Now that you’ve been properly introduced to my partner in crime, E, the first story is about how that booth photograph came to be taken in the first place. When I came across it again recently in an old scrapbook, it immediately mad me smile, as it has done each and every time I’ve laid my gaze upon it for the past 36 years.

I pulled it out of the bright blue photo scrap book that I had purchased the summer following my Senior in high school. My folks had given me a totally cool Kodak Instamatic Camera set for graduation and I had suddenly begun fancying myself as the next Ansel Adams. The concept of “self-adhesive” clear cellophane cover pages to hold the photos in place has long proved itself to be a dismal failure as breaking technologies will be ranked by historians someday.

The only good news in surveying my long-neglected book of treasured memories is that the yellowed, cracked and peeling cellophane pages didn’t do any actual damage to the photos that lay beneath them. The notable exception being the increased probability that they could now simply fall out or slip down into the binding and become accidentally creased or bent by the closing of the album or the turning of it’s pages.

When I determined to use that wonderful photo as the basis for this blog entry and removed it to scan, I was happy to notice that on the back I had written the month and year that it was taken. “Nov. ’68” was written in felt-tip pen by a much younger hand than the one which now held it. I just stood there grinning like an idiot, remembering that day so long ago.
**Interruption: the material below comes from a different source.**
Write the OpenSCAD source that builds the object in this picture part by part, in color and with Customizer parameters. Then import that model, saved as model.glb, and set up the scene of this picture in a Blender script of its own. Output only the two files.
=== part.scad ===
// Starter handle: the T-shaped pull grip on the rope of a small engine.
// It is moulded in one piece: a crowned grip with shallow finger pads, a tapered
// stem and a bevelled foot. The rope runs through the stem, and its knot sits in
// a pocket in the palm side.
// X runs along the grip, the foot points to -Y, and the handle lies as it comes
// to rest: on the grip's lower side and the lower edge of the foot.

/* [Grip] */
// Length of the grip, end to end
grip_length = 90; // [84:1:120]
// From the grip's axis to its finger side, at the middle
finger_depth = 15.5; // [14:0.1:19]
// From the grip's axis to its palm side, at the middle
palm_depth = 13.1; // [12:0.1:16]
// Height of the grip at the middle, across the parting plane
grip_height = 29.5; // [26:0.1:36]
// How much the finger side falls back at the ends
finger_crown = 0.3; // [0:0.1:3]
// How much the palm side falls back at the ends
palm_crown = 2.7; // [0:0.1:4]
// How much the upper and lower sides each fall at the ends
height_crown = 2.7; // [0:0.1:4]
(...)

It was somewhat of a regular adventure that E and I added to our repertoire as thrill-seekers. We just called them “Bike Hikes.” If you didn’t have a bicycle in rural Indiana back in the 60s, and you were a kid, chanced are you weren’t having much fun. We went everywhere on our bikes. They were our chariots to adventure. And unlike today, our parents didn’t ever become particularly concerned about it. As long as we were home by supper, or at least we called and let them know where we were, it was never a problem. Oh I so wish my kids could have grown up in a time where they could have been as carefree as we were back then. It is really a shame that the world has changed so very much.

Bike Hikes weren’t limited to, but usually involved a trip to Anderson. I don’t remember exactly how many E and I took together, but just for the sake of argument, let’s say four or five. Because of the date of the booth photo and the merchandise I was flashing in the two bottom frames, I’m pretty sure we took at least that many. I’m reasonably sure of this because of the fact that we were allowed to go as far as we had to go in order for me to display my precious comic cargo in those images.
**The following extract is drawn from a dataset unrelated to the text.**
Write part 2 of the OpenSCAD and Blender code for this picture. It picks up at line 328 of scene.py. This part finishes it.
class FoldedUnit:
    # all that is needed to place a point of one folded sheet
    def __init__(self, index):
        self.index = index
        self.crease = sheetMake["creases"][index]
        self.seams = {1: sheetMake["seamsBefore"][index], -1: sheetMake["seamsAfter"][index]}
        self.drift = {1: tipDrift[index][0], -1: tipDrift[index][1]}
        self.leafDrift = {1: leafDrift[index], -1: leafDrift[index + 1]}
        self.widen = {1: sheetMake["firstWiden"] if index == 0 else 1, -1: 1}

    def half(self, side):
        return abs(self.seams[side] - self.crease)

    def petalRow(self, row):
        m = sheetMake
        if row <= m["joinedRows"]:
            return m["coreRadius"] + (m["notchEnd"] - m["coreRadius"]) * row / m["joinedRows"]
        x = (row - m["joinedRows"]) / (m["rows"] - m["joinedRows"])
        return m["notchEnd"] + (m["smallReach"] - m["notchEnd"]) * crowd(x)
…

To give you a quick lay of the land, Middletown was about six miles due east by southeast from Anderson. My neighborhood was a fairly new sub-division, surrounded by farmland. Our house was a half-block from the highway that led straight into town. It was a busy stretch between Middletown and Anderson, and the road, State Road 236, was one lane in either direction.

The first trip we took into Anderson was probably as much as two years previous to this, and E and I took the highway all the way into town. Needless to say, nobody in my family knew we were going to do that, because I really didn’t think to ask. It’s just the way things were. If we thought about doing something we just did it. I didn’t really have anyone to check in with. Well this time, the doo-doo hit the proverbial circular blade. It seems that E, who did have someone he had to check in with, my Aunt Lee, didn’t tell her the route we were taking either. Once Aunt Lee hit the roof, she told my Dad, so we were both in hot water. Although nothing bad happened out on the highway that day (not even close), we still got in trouble. But heck, we didn’t know. And I guess that’s what really saved us from worse punishment. It was decided that from then on, we would take back roads, not the highway to make our semi-annual adventure trip into Anderson.
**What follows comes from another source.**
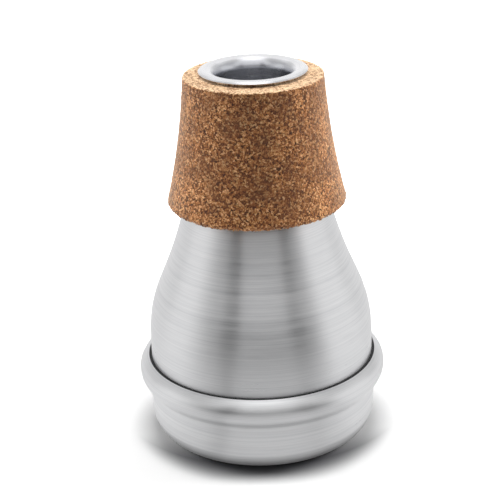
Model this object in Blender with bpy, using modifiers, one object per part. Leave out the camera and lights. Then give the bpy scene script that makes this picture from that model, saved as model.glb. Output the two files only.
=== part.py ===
"""Trumpet practice mute: spun aluminium body and base cup, cork collar and flared mouth tube.

Metres, +Z up. The origin is on the axis, at the face that the mute stands on.
Run it with: blender --background --python part.py
"""

import math

import bpy
from mathutils import Matrix, Vector

NAME = "trumpet_practice_mute"

# Overall
HEIGHT = 0.1000                 # floor to the crest of the mouth's lip
CLEARANCE = 0.0003              # left between two pieces that touch
ROUND_STEPS = 56                # facets round the large turned pieces
MOUTH_STEPS = 48                # facets round the mouth tube and the felt

# Body shell, a pear-shaped spinning
BODY_SHEET = 0.0010
BODY_RADIUS = 0.02975           # outside, where the wall is upright
SHOULDER_HEIGHT = 0.0260        # where the upright wall starts to turn in
SHOULDER_PULL = 0.0164          # how far the wall keeps on upwards there
NECK_FOOT_RADIUS = 0.0189       # outside, where the neck's cone starts under the cork
NECK_FOOT_HEIGHT = 0.0646
NECK_FOOT_SLOPE = 0.245         # radius lost for each unit of height there
NECK_PULL = 0.0231              # how long the wall keeps to that slope downwards
NECK_COLLAR_LENGTH = 0.0060     # upright collar that grips the mouth tube
PEAR_POINTS = 12

# Base cup, a spinning with a rolled bead
CUP_SHEET = 0.0009
CUP_CORNER = 0.0061             # outside radius between floor and side
CUP_TAPER = 0.0004              # the side is this much narrower at the floor's corner
CUP_STEP = 0.0007               # the side stands out this far past the body
BEAD_HEIGHT = 0.0181            # where the bead is widest
BEAD_REACH = 0.00325            # the bead stands out this far past the body
BEAD_SECTION = 0.0042           # outside radius of the roll
BEAD_FAIRING = 0.0030           # hollow radius between bead and side
SEAM_GAP = 0.00075              # from the body to the bead's edge
VENT_RADIUS = 0.0008
VENT_CIRCLE = 0.0110            # radius of the circle that the vents lie on
VENT_COUNT = 4

# Rim of the body, turned out inside the bead
RIM_DROP = 0.0004               # the rim's upper side lies this far under the bead's centre

# Gasket and felt
GASKET_SECTION = 0.00065        # radius of the cord
FELT_RADIUS = 0.0215
FELT_THICKNESS = 0.0030
FELT_EDGE = 0.0004

# Mouth tube, with its flare and rolled lip
TUBE_BORE = 0.0094
TUBE_SHEET = 0.0010
TUBE_LENGTH = 0.0420            # crest of the lip to the lower end
FLARE_RADIUS = 0.00305          # from the bore out to the crest
LIP_ROLL = 0.0020               # from the crest down to the lip's edge
LIP_ROLL_TURN = math.radians(46.0)

# Cork collar
CORK_LENGTH = 0.0337
CORK_TOP_RADIUS = 0.0179
CORK_FOOT_RADIUS = 0.0231
CORK_HOLLOW = 0.00075           # the side is this much inside the straight cone, halfway
CORK_TOP_EDGE = 0.0004
CORK_FOOT_EDGE = 0.0010
CORK_LIP_GAP = 0.0004           # under the lip's edge
CORK_POINTS = 6


# Finishes

def make_material(name, colour, roughness, metallic):
    material = bpy.data.materials.new(name)
    material.use_nodes = True
    shader = material.node_tree.nodes["Principled BSDF"]
    shader.inputs["Base Color"].default_value = (*colour, 1.0)
    shader.inputs["Roughness"].default_value = roughness
    shader.inputs["Metallic"].default_value = metallic
    material.diffuse_color = (*colour, 1.0)
    return material


# Outlines, as lists of (radius, height)

def arc(centre, radius, start, end, count):
    """Points on an arc, from one angle to another, 0 pointing outwards and a quarter turn upwards."""
    points = []
    for i in range(count + 1):
        angle = start + (end - start) * i / count
        points.append((centre[0] + radius * math.cos(angle), centre[1] + radius * math.sin(angle)))
    return points


def cubic(p0, p1, p2, p3, count):
    """Points on a cubic curve with end points p0 and p3 and handles p1 and p2."""
    points = []
    for i in range(count + 1):
        t = i / count
        weights = ((1 - t) ** 3, 3 * t * (1 - t) ** 2, 3 * t * t * (1 - t), t ** 3)
        radius = sum(w * p[0] for w, p in zip(weights, (p0, p1, p2, p3)))
        height = sum(w * p[1] for w, p in zip(weights, (p0, p1, p2, p3)))
        points.append((radius, height))
    return points


def radius_at(outline, height):
    """Radius of an outline that runs downwards, at a height."""
    for (r0, z0), (r1, z1) in zip(outline, outline[1:]):
        if z0 >= height >= z1 and z0 > z1:
            return r0 + (r1 - r0) * (z0 - height) / (z0 - z1)
    return outline[-1][0] if height < outline[-1][1] else outline[0][0]


# Places that more than one piece takes its size from

FLARE_HEIGHT = HEIGHT - FLARE_RADIUS
TUBE_OUTSIDE = TUBE_BORE + TUBE_SHEET
NECK_TOP_RADIUS = TUBE_OUTSIDE + CLEARANCE + BODY_SHEET
BEAD_CENTRE = BODY_RADIUS + BEAD_REACH - BEAD_SECTION
BEAD_INSIDE = BEAD_SECTION - CUP_SHEET
LIP_EDGE_LOW = HEIGHT - LIP_ROLL + (LIP_ROLL - TUBE_SHEET) * math.cos(LIP_ROLL_TURN)
CORK_TOP = LIP_EDGE_LOW - CORK_LIP_GAP
CORK_FOOT = CORK_TOP - CORK_LENGTH


def neck_and_wall():
    """Outside of the body from the neck's top to the foot of the upright wall."""
    collar_foot = FLARE_HEIGHT - NECK_COLLAR_LENGTH
    neck_foot = (NECK_FOOT_RADIUS, NECK_FOOT_HEIGHT)
    shoulder = (BODY_RADIUS, SHOULDER_HEIGHT)
    down = Vector((NECK_FOOT_SLOPE, -1.0)).normalized() * NECK_PULL
    pear = cubic(neck_foot, (neck_foot[0] + down.x, neck_foot[1] + down.y),
                 (shoulder[0], shoulder[1] + SHOULDER_PULL), shoulder, PEAR_POINTS)
    return [(NECK_TOP_RADIUS, FLARE_HEIGHT), (NECK_TOP_RADIUS, collar_foot)] + pear


# Building

def new_collection(name, parent):
    collection = bpy.data.collections.new(name)
    parent.children.link(collection)
    return collection


def turned(name, outline, closed, steps, material, collection):
    """A piece turned about the Z axis from an outline at +X."""
    mesh = bpy.data.meshes.new(name)
    vertices = [(radius, 0.0, height) for radius, height in outline]
    edges = [(i, i + 1) for i in range(len(vertices) - 1)]
    if closed:
        edges.append((len(vertices) - 1, 0))
    mesh.from_pydata(vertices, edges, [])
    mesh.materials.append(material)
    piece = bpy.data.objects.new(name, mesh)
    collection.objects.link(piece)
    screw = piece.modifiers.new("turn", "SCREW")
    screw.axis = "Z"
    screw.angle = math.tau
    screw.steps = steps
    screw.render_steps = steps
    screw.use_merge_vertices = True
    screw.merge_threshold = 0.000001
    screw.use_smooth_shade = True
    return piece


def sheet_wall(piece, thickness):
    """Gives a turned surface its wall, on the side away from its faces."""
    wall = piece.modifiers.new("wall", "SOLIDIFY")
    wall.thickness = thickness
    wall.offset = -1.0
    wall.use_even_offset = True
    wall.use_rim = True
    return wall


def body_shell(material, collection):
    rim_height = BEAD_HEIGHT - RIM_DROP
    under_rim = RIM_DROP + BODY_SHEET
    reach = math.sqrt((BEAD_INSIDE - CLEARANCE) ** 2 - under_rim ** 2)
    rim_radius = BEAD_CENTRE + reach
    turn = rim_radius - BODY_RADIUS
    rim = arc((rim_radius, rim_height + turn), turn, math.pi, 1.5 * math.pi, 4)
    piece = turned("body_shell", neck_and_wall() + rim, False, ROUND_STEPS, material, collection)
    sheet_wall(piece, BODY_SHEET)
    return piece


def base_cup(material, collection, cutters):
    side_top = BODY_RADIUS + CUP_STEP
    corner_side = side_top - CUP_TAPER
    edge_rise = math.acos((BODY_RADIUS + SEAM_GAP - BEAD_CENTRE) / BEAD_SECTION)
    fairing_out = side_top + BEAD_FAIRING - BEAD_CENTRE
    fairing_down = math.sqrt((BEAD_SECTION + BEAD_FAIRING) ** 2 - fairing_out ** 2)
    fairing_turn = math.atan2(fairing_down, fairing_out)
    bead = arc((BEAD_CENTRE, BEAD_HEIGHT), BEAD_SECTION, edge_rise, -fairing_turn, 10)
    fairing = arc((side_top + BEAD_FAIRING, BEAD_HEIGHT - fairing_down), BEAD_FAIRING,
                  math.pi - fairing_turn, math.pi, 3)
    corner = arc((corner_side - CUP_CORNER, CUP_CORNER), CUP_CORNER, 0.0, -0.5 * math.pi, 6)
    outline = bead + fairing[1:] + corner + [(0.0, 0.0)]
    piece = turned("base_cup", outline, False, ROUND_STEPS, material, collection)
    sheet_wall(piece, CUP_SHEET)
    for i in range(VENT_COUNT):
        angle = math.tau * (i + 0.5) / VENT_COUNT
        bpy.ops.mesh.primitive_cylinder_add(
            vertices=12, radius=VENT_RADIUS, depth=4.0 * CUP_SHEET,
            location=(VENT_CIRCLE * math.cos(angle), VENT_CIRCLE * math.sin(angle), 0.5 * CUP_SHEET))
        cutter = bpy.context.object
        cutter.name = f"vent_cutter_{i + 1}"
        cutter.hide_render = True
        cutter.display_type = "WIRE"
        for owner in list(cutter.users_collection):
            owner.objects.unlink(cutter)
        cutters.objects.link(cutter)
        cut = piece.modifiers.new(f"vent_{i + 1}", "BOOLEAN")
        cut.operation = "DIFFERENCE"
        cut.solver = "EXACT"
        cut.object = cutter
    return piece


def mouth_tube(material, collection):
    """Its seen side runs up the bore and out over the lip, and the wall lies behind it."""
    crest = TUBE_BORE + FLARE_RADIUS
    flare = arc((crest, FLARE_HEIGHT), FLARE_RADIUS, math.pi, 0.5 * math.pi, 6)
    roll = arc((crest, HEIGHT - LIP_ROLL), LIP_ROLL, 0.5 * math.pi, 0.5 * math.pi - LIP_ROLL_TURN, 3)
    outline = [(TUBE_BORE, HEIGHT - TUBE_LENGTH)] + flare + roll[1:]
    piece = turned("mouth_tube", outline, False, MOUTH_STEPS, material, collection)
    sheet_wall(piece, TUBE_SHEET)
    return piece


def cork_collar(material, collection):
    inside_wall = neck_and_wall()
    side = []
    for i in range(CORK_POINTS + 1):
        t = i / CORK_POINTS
        hollow = 4.0 * CORK_HOLLOW * t * (1.0 - t)
        side.append((CORK_TOP_RADIUS + (CORK_FOOT_RADIUS - CORK_TOP_RADIUS) * t - hollow,
                     CORK_TOP - CORK_TOP_EDGE - (CORK_LENGTH - CORK_TOP_EDGE - CORK_FOOT_EDGE) * t))
    top = (CORK_TOP_RADIUS - CORK_TOP_EDGE, CORK_TOP)
    foot = arc((CORK_FOOT_RADIUS - CORK_FOOT_EDGE, CORK_FOOT + CORK_FOOT_EDGE), CORK_FOOT_EDGE,
               0.0, -0.5 * math.pi, 3)
    bore = [(radius_at(inside_wall, CORK_FOOT) + CLEARANCE, CORK_FOOT)]
    for radius, height in reversed(inside_wall):
        if CORK_FOOT < height < CORK_TOP:
            bore.append((radius + CLEARANCE, height))
    bore.append((NECK_TOP_RADIUS + CLEARANCE, CORK_TOP))
    return turned("cork_collar", [top] + side + foot[1:] + bore, True, ROUND_STEPS, material, collection)


def seam_gasket(material, collection):
    """A soft cord that lies against the body's wall and under the bead's roll."""
    out = BODY_RADIUS + CLEARANCE + GASKET_SECTION - BEAD_CENTRE
    reach = BEAD_INSIDE - CLEARANCE - GASKET_SECTION
    up = math.sqrt(reach ** 2 - out ** 2)
    section = arc((BEAD_CENTRE + out, BEAD_HEIGHT + up), GASKET_SECTION, math.pi, -math.pi, 8)
    return turned("seam_gasket", section[:-1], True, ROUND_STEPS, material, collection)


def damper_felt(material, collection):
    low = CUP_SHEET + CLEARANCE
    high = low + FELT_THICKNESS
    outline = [(0.0, high), (FELT_RADIUS - FELT_EDGE, high), (FELT_RADIUS, high - FELT_EDGE),
               (FELT_RADIUS, low + FELT_EDGE), (FELT_RADIUS - FELT_EDGE, low), (0.0, low)]
    return turned("damper_felt", outline, False, MOUTH_STEPS, material, collection)


def main():
    for old in list(bpy.data.objects):
        bpy.data.objects.remove(old, do_unlink=True)
    parts = new_collection(NAME, bpy.context.scene.collection)
    cutters = new_collection("cutters", bpy.context.scene.collection)

    spun = make_material("spun_aluminium", (0.80, 0.80, 0.81), 0.30, 1.0)
    bright = make_material("bright_aluminium", (0.88, 0.88, 0.90), 0.18, 1.0)
    cork = make_material("cork", (0.52, 0.30, 0.16), 0.90, 0.0)
    rubber = make_material("black_rubber", (0.02, 0.02, 0.02), 0.70, 0.0)
    felt = make_material("grey_felt", (0.18, 0.18, 0.18), 1.0, 0.0)

    body_shell(spun, parts)
    base_cup(spun, parts, cutters)
    mouth_tube(bright, parts)
    cork_collar(cork, parts)
    seam_gasket(rubber, parts)
    damper_felt(felt, parts)


main()
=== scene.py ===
"""Looks of the trumpet practice mute: spun aluminium, agglomerated cork and the bright turned mouth.

Metres, +Z up. The mute stands on the floor at z = 0, with its axis on the Z axis.
"""

import math

import bpy
from mathutils import Matrix, Vector


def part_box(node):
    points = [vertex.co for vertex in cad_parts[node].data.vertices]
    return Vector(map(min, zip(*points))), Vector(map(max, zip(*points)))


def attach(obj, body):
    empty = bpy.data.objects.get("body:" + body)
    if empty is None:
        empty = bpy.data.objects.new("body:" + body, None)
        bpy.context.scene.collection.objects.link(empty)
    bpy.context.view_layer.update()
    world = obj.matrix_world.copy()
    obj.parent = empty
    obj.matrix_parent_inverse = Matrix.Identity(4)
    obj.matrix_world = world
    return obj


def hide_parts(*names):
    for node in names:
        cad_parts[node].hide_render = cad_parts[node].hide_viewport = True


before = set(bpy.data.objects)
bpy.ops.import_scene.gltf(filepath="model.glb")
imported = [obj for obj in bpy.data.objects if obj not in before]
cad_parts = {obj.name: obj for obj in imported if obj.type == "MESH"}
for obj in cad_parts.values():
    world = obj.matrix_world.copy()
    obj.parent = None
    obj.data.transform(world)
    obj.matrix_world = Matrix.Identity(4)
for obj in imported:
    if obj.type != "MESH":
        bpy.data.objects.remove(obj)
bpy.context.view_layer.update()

# The camera, as the photograph's circles give it
PHOTO_PIXELS = 500
CAMERA_ELEVATION = math.radians(22.5)
CAMERA_DISTANCE = 0.3802
CAMERA_ROLL = math.radians(-1.94)
CAMERA_FOCAL_PIXELS = 1440.0
CAMERA_TARGET = Vector((-0.00226, 0.0, 0.05035))
SENSOR_WIDTH = 36.0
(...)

Those first couple trips I remember were short and sweet. We went no further than the 109 Bypass, which intersects with St. Road 236 right at the beginning of that six-mile stretch between Anderson and Middletown. So with this later trip in November, the fact that we got as far as we did tells me that we had a lot more liberty to do so at that time, because we had obviously earned it by being safe and responsible.

The fact that I had comic books to show off in two of the booth photo frames is proof of how much leeway we were given by this time, as the place I had to go to buy those particular comics was an additional four miles beyond our previous boundary of the Highway 109 and State road 236 intersection.

On the way back home we stopped at a department store in the shopping center located at that intersection. We each had our picture taken that day. The brand new photo booth machine had just been installed. It was too cool. I'm pretty sure it cost fifty cents to have your picture taken in that thing, because I remember it being real expensive. However I just had to do it to mark the occasion. It was okay to splurge. That department store was the one place we always stopped on all of our Bike Hike journeys. I guess it was our touchstone, our mile marker of achievement.

My biking adventures with E were a great part of that brief period in my early years, although it seemed as though I lived an entire lifetime in those five years.